The KPD criticizes itself
The German proletariat arrived at the threshold of revolution, but did not cross it. Is it the fault of the KPD?
To talk of mistakes after the situation has been wound up is all too easy. But it must be done. We need constant, vigorous, detailed self-criticism. For us yesterday's retreat is never anything but a roundabout route to tomorrow's action. We leave to the old
democratic parties the cult of irresponsibility. Let us ask the question clearly: does the responsibility for the October retreat fall on the leaders of the KPD, and to what extent? We shall see in a moment how the central committee of the KPD itself replies.

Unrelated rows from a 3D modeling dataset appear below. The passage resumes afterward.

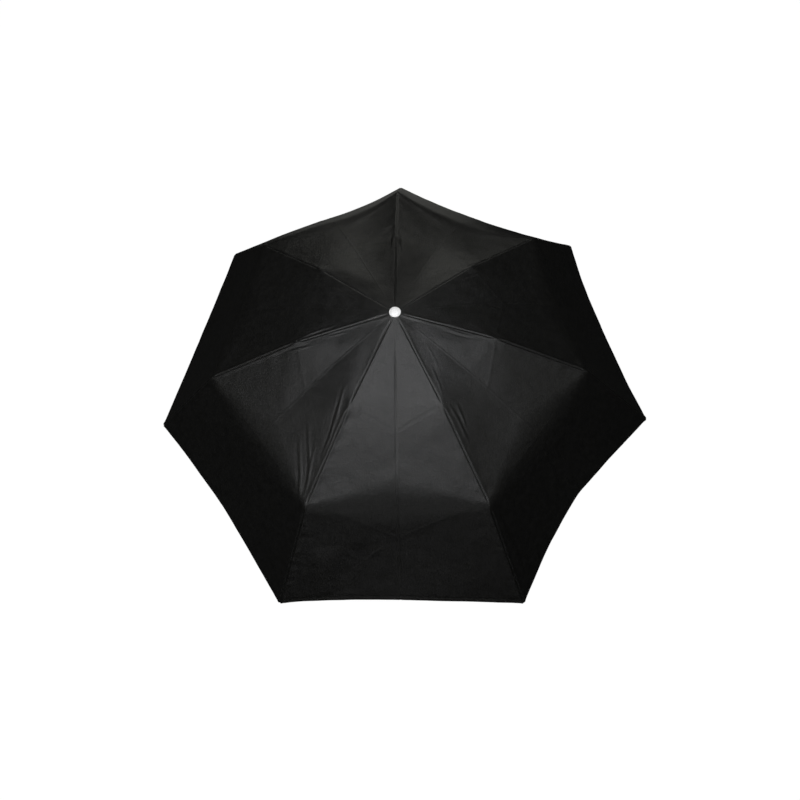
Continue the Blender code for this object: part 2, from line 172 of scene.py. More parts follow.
# Each pucker: its rib, its side, where it starts and where it ends (out along the rib, across from it), how
# wide it is, all in millimetres, and its height.
PUCKERS = (
    (4, 1, (246, 62), (300, 18), 3.0, 1.4),
    (4, 1, (219, 58), (273, 14), 2.6, 1.1),
    (4, 1, (157, 18), (232, 7), 2.4, 1.3),
    (4, 1, (138, 22), (182, 12), 2.4, 1.0),
    (4, 1, (238, 27), (294, 11), 2.4, 1.2),
    (4, -1, (150, 12), (168, 26), 2.6, 0.6),
    (3, -1, (161, 12), (216, 16), 2.4, 1.1),
    (3, -1, (165, 25), (198, 22), 2.4, 0.9),
    (3, -1, (66, 25), (112, 26), 2.0, 0.25),
    (3, -1, (98, 14), (140, 9), 2.2, 0.35),
    (3, -1, (322, 8), (450, 24), 3.4, 2.8),
    (3, -1, (352, 12), (432, 30), 3.0, 1.8),
    (3, -1, (349, 150), (428, 166), 3.6, 1.9),
    (3, -1, (418, 172), (462, 190), 3.4, 1.3),
    (3, -1, (333, 144), (374, 157), 3.0, 1.1),
    (2, 1, (360, 150), (420, 172), 3.6, -1.2),
    (5, 1, (152, 7), (97, 12), 2.4, 1.0),
    (5, -1, (168, 13), (136, 14), 2.4, 0.8),
    (5, -1, (104, 9), (78, 8), 2.2, 0.7),
    (6, -1, (228, 36), (169, 29), 2.4, 0.7),
    (6, -1, (160, 13), (138, 10), 2.2, 0.6),
    (6, -1, (122, 23), (72, 13), 2.2, 0.8),
    (2, 1, (79, 9), (118, 6), 2.4, 1.0),
    (2, -1, (157, 73), (186, 72), 2.2, 0.6),
    (4, -1, (409, 126), (380, 145), 2.6, 0.7),
    (1, 1, (120, 12), (170, 20), 2.4, 0.5),
    (4, -1, (385, 52), (470, 62), 26.0, 4.0),
    (0, 1, (128, 10), (160, 7), 2.2, 0.6),
    (0, -1, (132, 9), (168, 7), 2.2, 0.6),
)
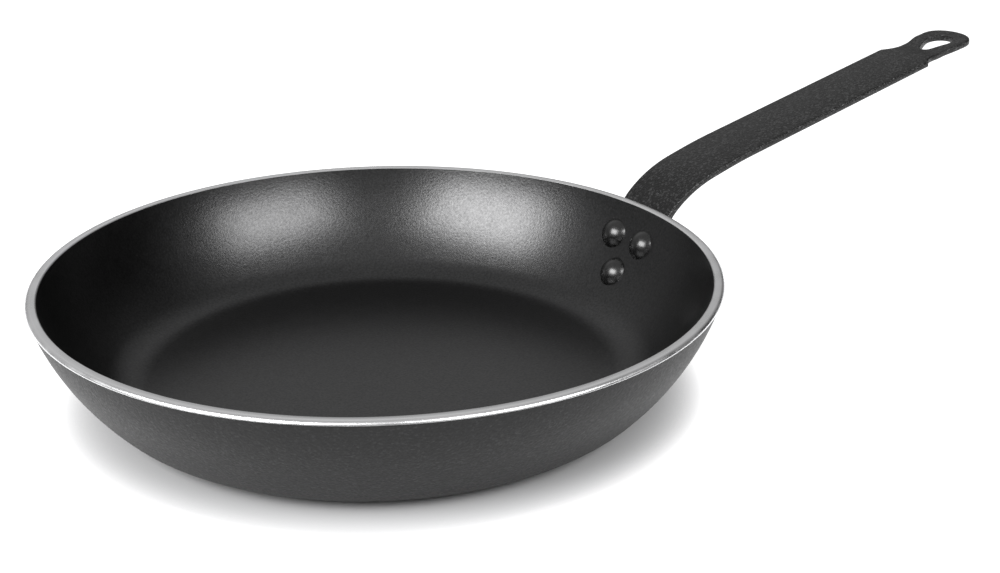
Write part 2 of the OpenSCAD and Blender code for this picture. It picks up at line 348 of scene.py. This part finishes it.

German militants readily take the blame for having underestimated the force of inertia of the social democrats in general, and for having overestimated the extent of Communist influence on the left social democrats. Their duty is to be hard on themselves. And yet! Was it possible to foresee in advance the failure of the left social democrats ? These Saxon workers with their old-style socialist education, bureaucratic and stuck in a rut, have nonetheless already given the party of the revolution a number of excellent fighters. Didn't they seem at last to be committing themselves all the way? Was it not reasonable to hope for a decisive awakening on their part? And if so, was it not right to gamble on the greatest hope, that is, to show daring?